O médico que é uma referência mundial na alergologia
Nascido há 62 anos em Foros de Amora, no concelho de Seixal, Mário Morais de Almeida é médico desde 1986. Começou a trabalhar no Hospital de São Bernardo, em Setúbal, e especializou-se no tratamento de asma, rinite, tosse crónica, anafilaxia e alergia alimentar. Os conhecimentos técnicos foram complementados com uma já longa carreira dedicada à epidemiologia e aos custos das doenças alérgicas. Foi presidente da Sociedade Portuguesa de Alergologia e Imunologia Clínica durante três mandatos, presidente do Colégio de Alergia e Imunologia Clínica da Ordem dos Médicos, e presidente da Associação Portuguesa de Doentes Asmáticos.
Entre 2003 e 2023 foi consultor do Ministério da Saúde e da Direção-Geral da Saúde e actualmente é director do Centro de Alergia do Hospital CUF Descobertas, em lisboa.

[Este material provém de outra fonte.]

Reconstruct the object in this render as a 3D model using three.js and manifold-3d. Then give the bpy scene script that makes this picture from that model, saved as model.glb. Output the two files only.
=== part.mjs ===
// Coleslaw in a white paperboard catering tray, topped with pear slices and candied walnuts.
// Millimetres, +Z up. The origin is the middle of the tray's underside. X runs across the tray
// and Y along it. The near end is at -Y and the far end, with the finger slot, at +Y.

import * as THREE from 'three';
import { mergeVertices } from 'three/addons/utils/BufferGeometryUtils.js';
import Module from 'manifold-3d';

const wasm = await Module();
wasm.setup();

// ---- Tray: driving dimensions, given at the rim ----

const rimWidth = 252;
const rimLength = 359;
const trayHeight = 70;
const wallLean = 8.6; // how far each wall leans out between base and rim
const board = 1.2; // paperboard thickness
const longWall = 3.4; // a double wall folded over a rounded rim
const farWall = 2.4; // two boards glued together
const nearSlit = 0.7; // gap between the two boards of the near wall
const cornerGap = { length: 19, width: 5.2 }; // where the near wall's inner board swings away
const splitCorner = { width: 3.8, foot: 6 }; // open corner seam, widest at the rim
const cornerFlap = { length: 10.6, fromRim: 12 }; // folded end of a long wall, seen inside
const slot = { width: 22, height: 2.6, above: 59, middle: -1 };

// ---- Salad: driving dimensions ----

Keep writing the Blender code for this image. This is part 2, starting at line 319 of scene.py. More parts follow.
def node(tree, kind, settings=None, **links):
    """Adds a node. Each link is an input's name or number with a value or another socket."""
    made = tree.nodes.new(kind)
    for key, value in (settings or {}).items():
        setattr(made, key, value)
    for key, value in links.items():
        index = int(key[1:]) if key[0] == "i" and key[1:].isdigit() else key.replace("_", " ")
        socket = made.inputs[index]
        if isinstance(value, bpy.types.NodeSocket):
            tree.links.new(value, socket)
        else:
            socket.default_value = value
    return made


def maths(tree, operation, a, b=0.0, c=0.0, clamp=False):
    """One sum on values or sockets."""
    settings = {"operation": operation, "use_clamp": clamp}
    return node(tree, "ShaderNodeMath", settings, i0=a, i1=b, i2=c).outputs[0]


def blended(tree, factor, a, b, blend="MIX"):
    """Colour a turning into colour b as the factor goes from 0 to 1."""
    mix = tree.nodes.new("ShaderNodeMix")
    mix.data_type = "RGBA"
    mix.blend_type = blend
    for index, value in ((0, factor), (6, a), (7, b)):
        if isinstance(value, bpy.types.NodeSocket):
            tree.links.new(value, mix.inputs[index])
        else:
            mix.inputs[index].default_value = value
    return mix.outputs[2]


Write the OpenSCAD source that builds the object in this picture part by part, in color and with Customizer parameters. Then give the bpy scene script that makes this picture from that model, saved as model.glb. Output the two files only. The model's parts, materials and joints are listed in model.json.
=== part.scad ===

No estrangeiro, foi presidente da Sociedade Luso-Brasileira de Alergologia e Imunologia Clínica e vice-presidente da Sociedade Sul Americana de Alergia, Asma e Imunologia. Entrou para a direcção da Organização Mundial de Alergia há sete anos e agora fica na história como o primeiro português a ser eleito presidente desta instituição internacional. Com centenas de artigos publicados, é reconhecido pelos seus pares como um dos maiores especialistas na área.